**Aim of the task**
For each line that holds "handed", copy the line out.

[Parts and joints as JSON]
........

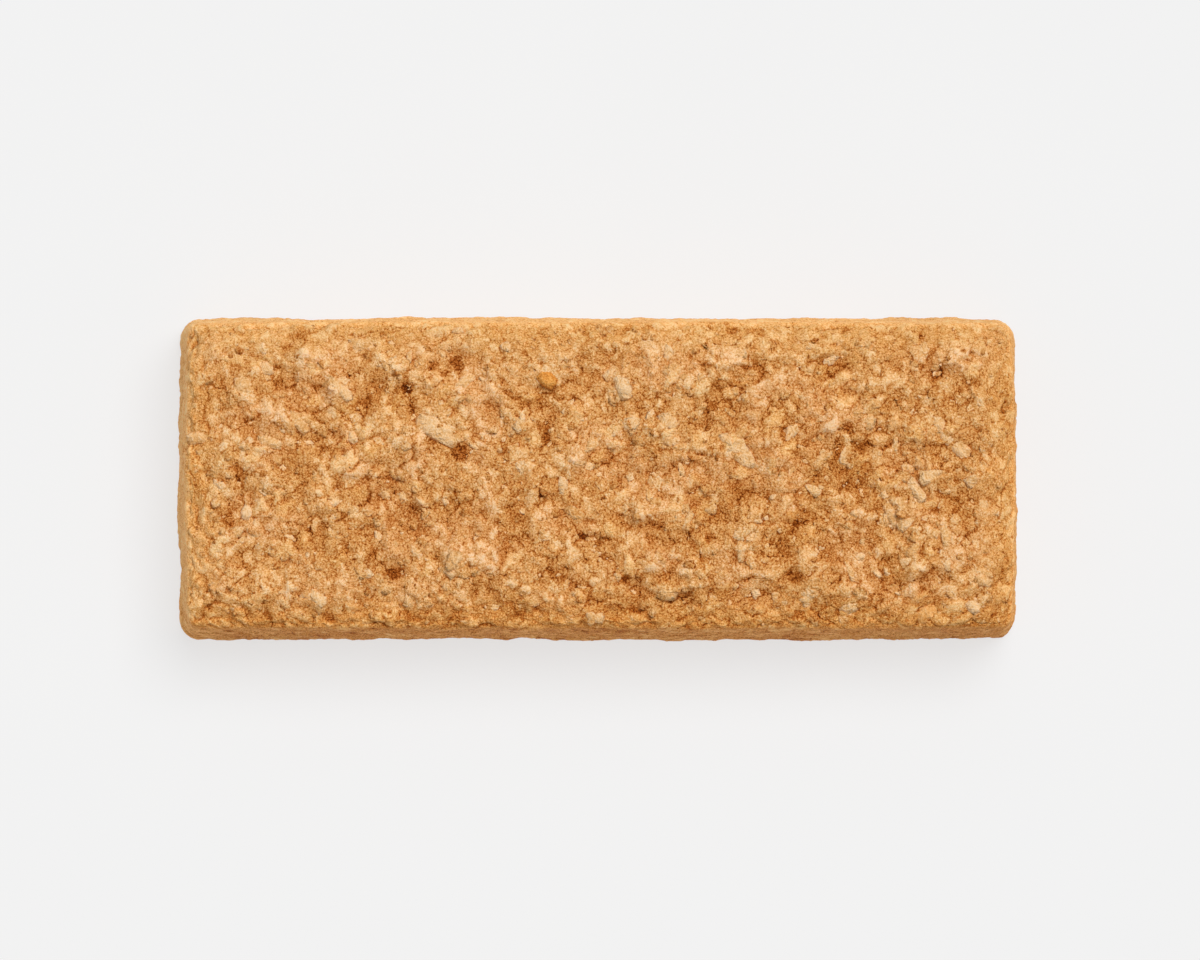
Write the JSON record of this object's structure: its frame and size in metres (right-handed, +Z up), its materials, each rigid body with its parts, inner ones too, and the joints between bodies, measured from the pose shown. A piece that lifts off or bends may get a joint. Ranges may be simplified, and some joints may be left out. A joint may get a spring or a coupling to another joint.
{
  "type": "granola bar",
  "caption": "Baked oat granola bar lying flat: a rectangular block of toasted crumb with pale oat flakes and nut chips in its rough top.",
  "frame": {"origin": "middle of the flat underside that the bar rests on", "axes": "+X along the bar's length, +Y across its width towards the picture's upper edge, +Z up out of the rough top"},
  "size_m": [0.1, 0.0386, 0.016],
  "materials": {
    "baked_crumb": "matte toasted oat crumb, golden brown on top and paler on the pressed sides"
  },
  "bodies": {
    "root": {"granola_bar": "baked_crumb"}
  },
  "joints": []
}
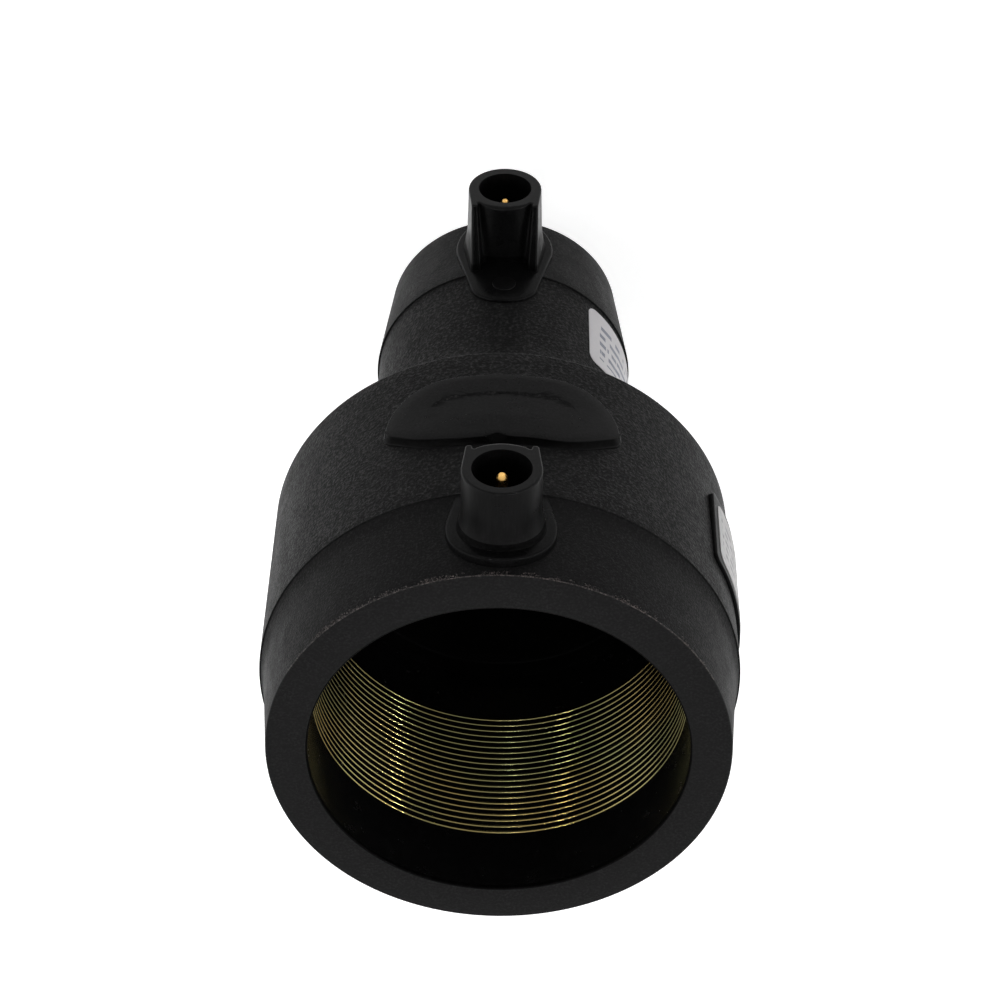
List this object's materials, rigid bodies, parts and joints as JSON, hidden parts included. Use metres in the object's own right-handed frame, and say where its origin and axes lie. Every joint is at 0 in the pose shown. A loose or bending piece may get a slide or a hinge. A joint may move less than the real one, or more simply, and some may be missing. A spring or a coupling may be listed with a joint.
{
  "type": "electrofusion reducer",
  "caption": "Black polyethylene reducing coupler with a wide and a narrow pipe socket, heating wire wound in both bores and a shrouded terminal pin at each end.",
  "frame": {"origin": "centre of the small socket's flat end face, on the pipe axis", "axes": "+Z along the pipe axis to the mouth of the large socket; both terminals point to -Y; +X completes the right-handed frame"},
  "size_m": [0.0828, 0.0931, 0.126],
  "materials": {
    "polyethylene": "fine moulded grain, satin",
    "resistance_wire": "bright drawn wire with a heat tint",
    "pin_metal": "bright turned",
    "label_film": "satin film"
  },
  "bodies": {
    "root": {"body": "polyethylene", "heating_wire": "resistance_wire", "terminal_pin_large": "pin_metal", "terminal_pin_small": "pin_metal", "label_large": "label_film", "label_small": "label_film"}
  },
  "joints": []
}
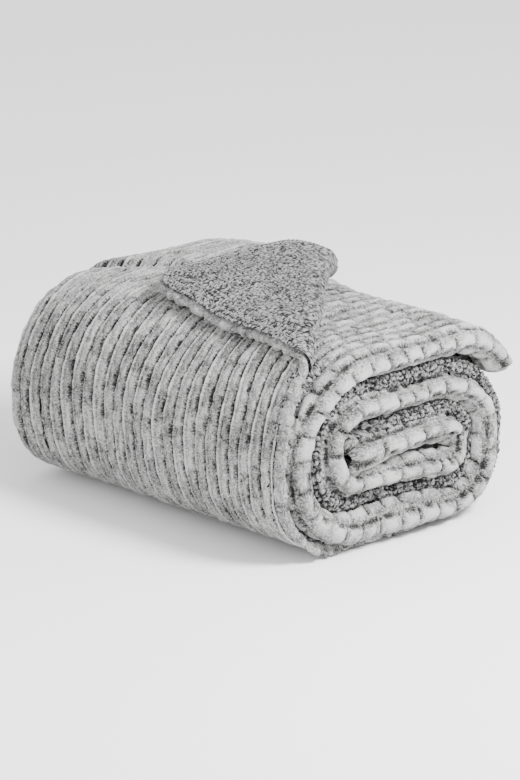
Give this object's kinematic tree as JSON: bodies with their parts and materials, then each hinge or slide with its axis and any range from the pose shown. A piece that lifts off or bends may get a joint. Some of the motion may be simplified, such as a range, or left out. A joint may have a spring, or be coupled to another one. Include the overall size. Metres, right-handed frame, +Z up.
{
  "type": "rolled throw blanket",
  "caption": "Two-sided throw folded in three and rolled into an oval bundle: ribbed grey plush outside, curly sherpa inside, with a free outer end and one corner turned back.",
  "frame": {"origin": "bottom centre of the bundle's box, on the surface it lies on", "axes": "+X along the roll towards the end whose spiral is open to view, +Y towards the overhanging free end, +Z up"},
  "size_m": [0.43, 0.3368, 0.2472],
  "materials": {
    "plush": "short silver-grey plush pile embossed in ribs of staggered tufts",
    "sherpa": "darker grey curly sherpa pile",
    "hem": "smooth plush turned over the edge",
    "thread": "grey sewing thread"
  },
  "bodies": {
    "roll": {"plush_face_roll": "plush", "sherpa_back_roll": "sherpa", "side_hem_near_roll": "hem", "side_seam_near_roll": "thread", "side_hem_far_roll": "hem", "side_seam_far_roll": "thread", "start_hem": "hem", "start_seam": "thread"},
    "wrap": {"plush_face_wrap": "plush", "sherpa_back_wrap": "sherpa", "side_hem_near_wrap": "hem", "side_seam_near_wrap": "thread", "side_hem_far_wrap": "hem", "side_seam_far_wrap": "thread", "end_hem_lower": "hem", "end_seam_lower": "thread", "end_hem_upper": "hem", "end_seam_upper": "thread"},
    "corner": {"plush_face_corner": "plush", "sherpa_back_corner": "sherpa", "corner_hem": "hem", "corner_seam": "thread"}
  },
  "joints": [
    {"name": "wrap_lift", "type": "hinge", "parent": "roll", "child": "wrap", "pos_m": [0, -0.12926, 0.20279], "axis": [1, 0, 0], "range_deg": [0, 60]},
    {"name": "corner_lift", "type": "hinge", "parent": "wrap", "child": "corner", "pos_m": [0.2, -0.11843, 0.2116], "axis": [-0.6716, 0.7399, -0.0394], "range_deg": [0, 60]}
  ]
}
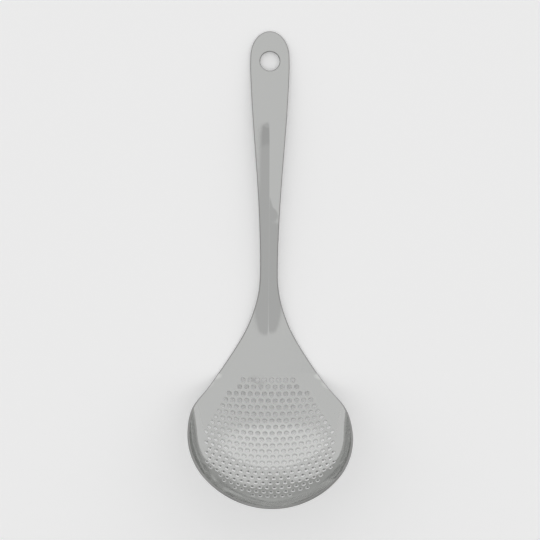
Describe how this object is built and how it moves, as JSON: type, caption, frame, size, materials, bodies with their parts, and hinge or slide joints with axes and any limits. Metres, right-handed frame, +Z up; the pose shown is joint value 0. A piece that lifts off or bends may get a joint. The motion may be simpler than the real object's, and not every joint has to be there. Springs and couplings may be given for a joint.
{
  "type": "slotted spoon",
  "caption": "Skimming spoon pressed from one steel sheet: long flat handle with a hanging hole and a crease into the neck, and a deep round bowl pierced all over with small holes.",
  "frame": {"origin": "bottom centre of the box that holds the spoon as it lies on a table, hollow side up, on its heel and the tip of its handle", "axes": "+Z up; +Y along the handle from the bowl to the tip; +X across, to the right when looking down with the tip away; the spoon is symmetric about the plane X = 0"},
  "size_m": [0.1042, 0.3, 0.0689],
  "materials": {
    "steel": "bright stainless sheet with a fine lengthwise grain"
  },
  "bodies": {
    "root": {"spoon": "steel"}
  },
  "joints": []
}
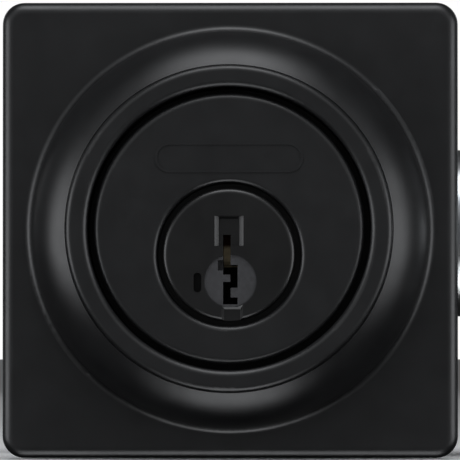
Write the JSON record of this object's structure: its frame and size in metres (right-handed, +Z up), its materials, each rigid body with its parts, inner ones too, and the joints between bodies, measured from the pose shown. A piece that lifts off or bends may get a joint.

........

**Answer to this exercise**
Write the JSON record of this object's structure: its frame and size in metres (right-handed, +Z up), its materials, each rigid body with its parts, inner ones too, and the joints between bodies, measured from the pose shown. A piece that lifts off or bends may get a joint. Ranges may be simplified, and some joints may be left out. A joint may get a spring or a coupling to another joint.
List this object's materials, rigid bodies, parts and joints as JSON, hidden parts included. Use metres in the object's own right-handed frame, and say where its origin and axes lie. Every joint is at 0 in the pose shown. A loose or bending piece may get a slide or a hinge. A joint may move less than the real one, or more simply, and some may be missing. A spring or a coupling may be listed with a joint.
  "frame": {"origin": "centre of the small socket's flat end face, on the pipe axis", "axes": "+Z along the pipe axis to the mouth of the large socket; both terminals point to -Y; +X completes the right-handed frame"},
Give this object's kinematic tree as JSON: bodies with their parts and materials, then each hinge or slide with its axis and any range from the pose shown. A piece that lifts off or bends may get a joint. Some of the motion may be simplified, such as a range, or left out. A joint may have a spring, or be coupled to another one. Include the overall size. Metres, right-handed frame, +Z up.
Describe how this object is built and how it moves, as JSON: type, caption, frame, size, materials, bodies with their parts, and hinge or slide joints with axes and any limits. Metres, right-handed frame, +Z up; the pose shown is joint value 0. A piece that lifts off or bends may get a joint. The motion may be simpler than the real object's, and not every joint has to be there. Springs and couplings may be given for a joint.
Write the JSON record of this object's structure: its frame and size in metres (right-handed, +Z up), its materials, each rigid body with its parts, inner ones too, and the joints between bodies, measured from the pose shown. A piece that lifts off or bends may get a joint.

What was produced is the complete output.